While FINRA was created by Congress, it is private and does not have to answer FOIA requests. But the SEC, which supervises FINRA, is subject to the law.

Some of the information about the SEC's oversight of FINRA arbitration could become public if PIABA wins its battle, said Michael Smallberg, an investigator for the Project on Government Oversight (POGO), a watchdog group in Washington that filed a "friend-of-the-court" brief this week in support of PIABA's case. It is unclear if the SEC reviews the program at all, he added.

For Public Citizen, the case offers an opportunity to make new case law by convincing a court to tighten a broad exemption for financial regulators that the SEC invokes to keep its dealings with FINRA secret, said Julie Murray, a lawyer at Public Citizen Litigation Group who is handling the case. "This is going to be an important case," Murray said.

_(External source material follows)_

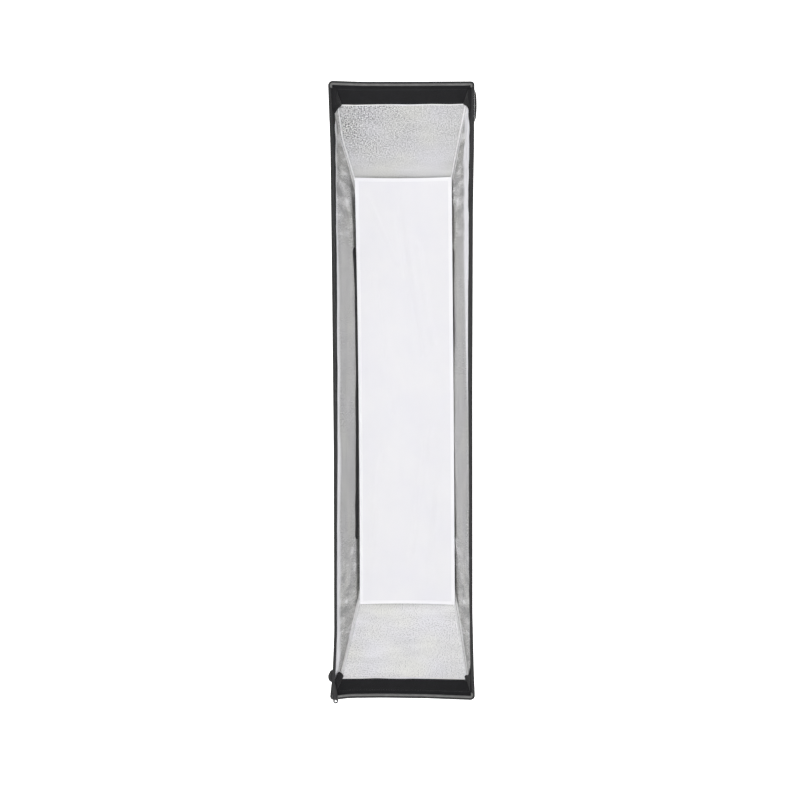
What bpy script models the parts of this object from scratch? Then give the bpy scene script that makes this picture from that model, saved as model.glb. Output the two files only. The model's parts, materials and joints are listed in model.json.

FINRA, which is not a party to the suit, and the SEC both declined to comment.

NARROWING A LOOPHOLE

Nothing is known about the 65 boxes of documents the SEC acknowledged it has - in an initial response to PIABA's 2010 FOIA request.

The agency has been able to keep its dealings with FINRA under wraps by depending on a FOIA exemption that protects information contained in "examination reports" that federal agencies use to regulate financial institutions.

The exemption was aimed at protecting sensitive details, such as the private financial information of customers, that the government collects from the companies, according to court documents. For purposes of this exemption, FINRA is considered a financial institution.

The case, however, will come down to how the U.S. Court of Appeals for the District of Columbia Circuit defines the types of "examination reports" in the exemption.

The PIABA wants the appeals court to limit the definition to reports about an institution's financial activities, not FINRA's administrative functions, according to the brief.

It could be a struggle for PIABA because there is little existing law on the question, said Scott Hodes, a lawyer in Washington who handles FOIA cases but is not involved in this case.

"That's the rub here. It's all kind of new," said Hodes. "These types of cases are not easy because they're first impression," Hodes said.